Run: make docs-check Expected: exit 0 — committed artifacts match a fresh regeneration.

  • Step 8: Commit
git add docs/hardware/ docs/infrastructure/racks/
git commit -m "feat(rack): populate provisional network topology (sw01, pp01, links)"

Self-Review

Spec coverage (2026-06-24-rack-network-design.md):

  • links: frontmatter on devices/peers — Task 3 (populate); validated Task 1. ✔
  • Switch + patch-panel peer files (ports, placed 1U front) — Task 3; appear via Phase 1 SVG + gen_overview, no new code. ✔
  • Validation rule 4 (peer resolves to a real file globally; peer_port within ports when declared; malformed/missing fields) — Task 1 (validate_links + load_hardware_index), wired into generate. ✔
  • Global peer resolution (not per-rack) — Task 1 (load_hardware_index over all files; generate passes hw_index). ✔
  • Mermaid network graph, full edge label (local → port · speed), kind subtitle for switch/patch-panel, omit-when-empty, deterministic — Task 2 (render_network), inserted in render_page between Power and Occupancy. ✔
  • Node-id sanitization reused (_node_id) — Task 2. ✔
  • Speed omitted when absent; unicode — Task 2 (label build), tested. ✔
  • No mkdocs/Makefile/CI/overview_config changes — honored (Global Constraints); drift covered by existing racks/ diff — Task 3 Steps 3/7. ✔
  • Provisional data (mf01mf04 → pp01 14; pp01 uplink → sw01:24; mf00 → sw01:1) — Task 3 Steps 12. ✔

Placeholder scan: No "TBD"/"handle edge cases"/"similar to Task N". The only operator-judgement item is provisional network values, explicitly bounded and guarded by validate_links.

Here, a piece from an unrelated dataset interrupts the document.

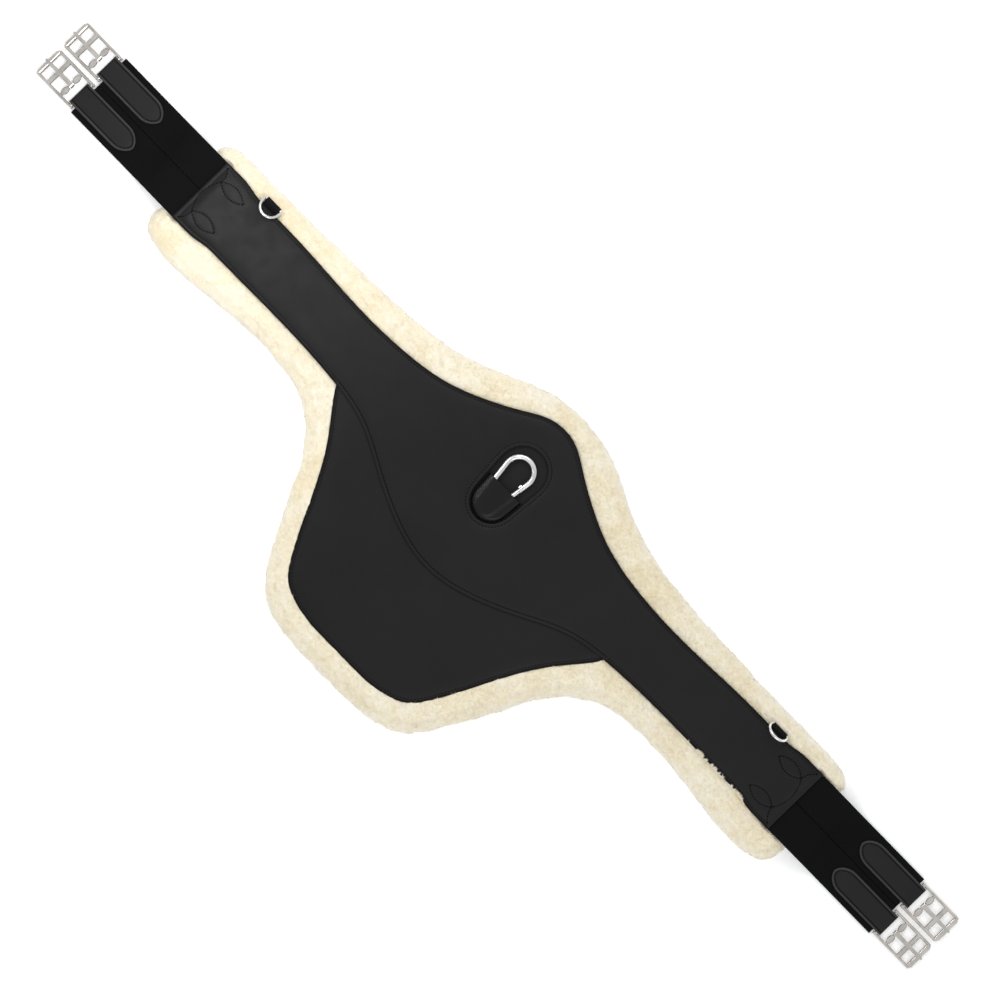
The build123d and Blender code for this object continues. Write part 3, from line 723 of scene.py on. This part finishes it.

Type consistency: load_hardware_indexdict[str, dict]; validate_links(items, hw_index)/check_overlaps/validate_powerNone (raise SchemaError); render_network/render_power/render_page/_node_idstr; generateint (0/1). validate_links(ritems, hw_index) is called per-rack alongside check_overlaps/validate_power, with hw_index built once at the top of generate. render_network consumes _node_id and feeds render_page. Names match across tasks and tests.